I wrote about a month ago of an update on my Pinebook Pro after switching to Manjaro Linux. I continue to make heavy use of my Pinebook Pro while I’m still social distancing and staying at home, giving me lots of time to work on personal projects without much else to do.
Today I ran into an interesting issue, though, after applying a round of updates. I mentioned in my last Pinebook Pro post about going through the process of creating a swapfile using the directions from the Manjaro wiki so that I could hibernate the machine and get much better battery life. I literally just opened the device back up, though, and saw a familiar message that there wasn’t enough swap space to successfully hibernate the machine, leaving me with about 20% less battery life than I had been expecting. Running
htop quickly showed me that my swap space was back to nothing. Weird.

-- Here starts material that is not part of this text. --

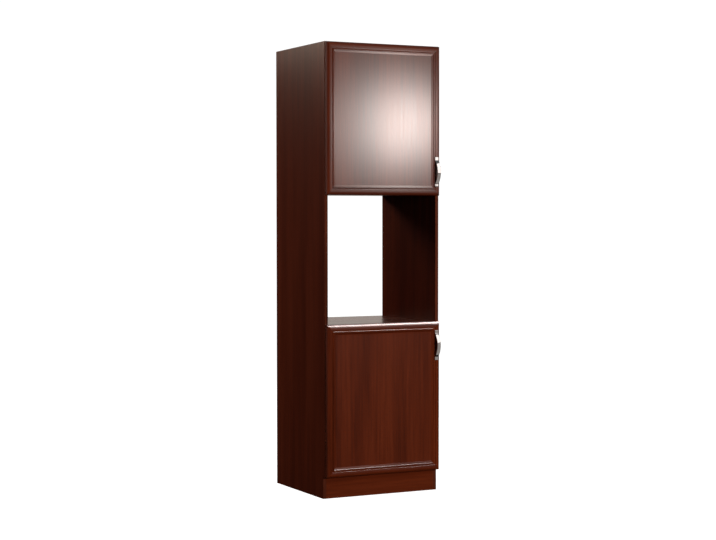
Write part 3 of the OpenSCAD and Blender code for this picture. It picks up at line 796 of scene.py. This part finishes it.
@dataclass
class FramedDoor:
    """A cupboard door: two stiles and two rails, mitred, round a thin panel.

    Its sizes are in millimetres.
    """

    cupboard: Cupboard
    finishes: Finishes
    section: FrameSection = FrameSection()
    cup_radius: float = 17.5
    cup_depth: float = 12.0
    screw_radius: float = 2.05
    screw_depth: float = 30.0
    smooth_degrees: float = 24.0

    def __post_init__(self) -> None:
        """Reads the door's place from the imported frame."""
        word = self.cupboard.value
        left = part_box(f"{word}_left_stile")
        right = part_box(f"{word}_right_stile")
        self.corner = Vector((left[0].x, left[1].y, left[0].z))
        self.width = (right[1].x - left[0].x) / MM
        self.height = (left[1].z - left[0].z) / MM

    def placed(self, length: float, turn: Matrix, at: Point) -> bmesh.types.BMesh:
        """A bar of the frame, turned and set in its place.

        Args:
            length: the bar's length in millimetres.
            turn: how it is turned from upright.
            at: its corner, in millimetres from the door's lower left rear corner.

        Returns:
            The bar in metres, in place.
        """
        mesh = self.section.bar(length)
        move = Matrix.Translation(self.corner) @ Matrix.Scale(MM, 4)
        move = move @ Matrix.Translation(at) @ turn
        bmesh.ops.transform(mesh, matrix=move, verts=mesh.verts)
        return mesh

    def build(self) -> None:
        """Builds the frame with its holes and dresses the panel."""
        word = self.cupboard.value
        body = f"{word}_door"
        upright = Matrix.Identity(4)
        mirrored = Matrix.Scale(-1, 4, (1, 0, 0))
        level = Matrix.Rotation(math.radians(90), 4, "Y")
        flipped = Matrix.Scale(-1, 4, (0, 0, 1)) @ level
        bars = {
            "left_stile": (self.height, upright, (0, 0, 0), self.finishes.stile),
            "right_stile": (self.height, mirrored, (self.width, 0, 0), self.finishes.stile),
            "top_rail": (self.width, level, (0, 0, self.height), self.finishes.rail),
            "bottom_rail": (self.width, flipped, (0, 0, 0), self.finishes.rail),
        }
        holes = {
            "left_stile": drills(self.cups(), self.cup_radius * MM, self.cup_depth * MM),
            "right_stile": drills(
                self.screws(), self.screw_radius * MM, self.screw_depth * MM
            ),
        }
        for part, (length, turn, at, material) in bars.items():
            mesh = self.placed(length, turn, at)
            if part in holes:
                mesh = carved(mesh, holes[part])
            make_piece(
                f"{word}_door_{part}",
                mesh,
                material,
                body,
                [f"{word}_{part}"],
                self.smooth_degrees,
            )
        dress(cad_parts[f"{word}_centre_panel"], self.finishes.panel)

    def cups(self) -> list[Vector]:
        """Finds the cup holes.

        Returns:
            The middles of the two holes, on the rear of the door.
        """
        radius = self.cup_radius * MM
        return [
            Vector((low.x + radius, self.corner.y, (low.z + high.z) / 2))
            for low, high in boxes_of(f"{self.cupboard.value}_hinge_cups")
        ]

    def screws(self) -> list[Vector]:
        """Finds the handle's screw holes.

        Returns:
            The middles of the two holes, on the rear of the door.
        """
        return [
            Vector(((low.x + high.x) / 2, self.corner.y, (low.z + high.z) / 2))
            for low, high in boxes_of(f"{self.cupboard.value}_handle_screws")
        ]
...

Following the instructions, my swapfile is literally called swapfile on the root of the filesystem. I verified it was still in place with:
ll / | grep swap
With the file still in place, I ran through the instructions again. These ones were both successful:
sudo mkswap /swapfile sudo chmod u=rw,go= /swapfile
I got an error when running this, though:
sudo swapon /swappfile
This told me:
swapon: /swapfile: swapon failed: Invalid argument
Weird. I verified that I still had my swapfile entry in
/etc/fstab to assign the swapfile on boot by running:
sudo cat /etc/fstab
I tried running the
swapon command a different way to have it apply everything in the
sudo swapon -a
This gave me another “Invalid argument” error still referencing “/swapfile”. At this point, I took to the Internet. After a couple of searches, I stumbled across a matching Stack Exchange question. The top answer claims that the issue is the initial
fallocate command used to create the file (the same command used in the Manjaro wiki) doesn’t physically allocate the 4 GB on the storage for speed, but that’s apparently problematic for
swapon. Following that answer, I ran a
dd command to replace my swapfile with something physically allocated:
sudo dd if=/dev/zero of=/swapfile count=4096 bs=1MiB
This takes a few moments to run, especially on the eMMC storage of the Pinebook Pro. Once it completed, though, I repeated the other commands and verified they were all successful. Sure enough, running
htop once again shows my 4 GB of allocated swap space.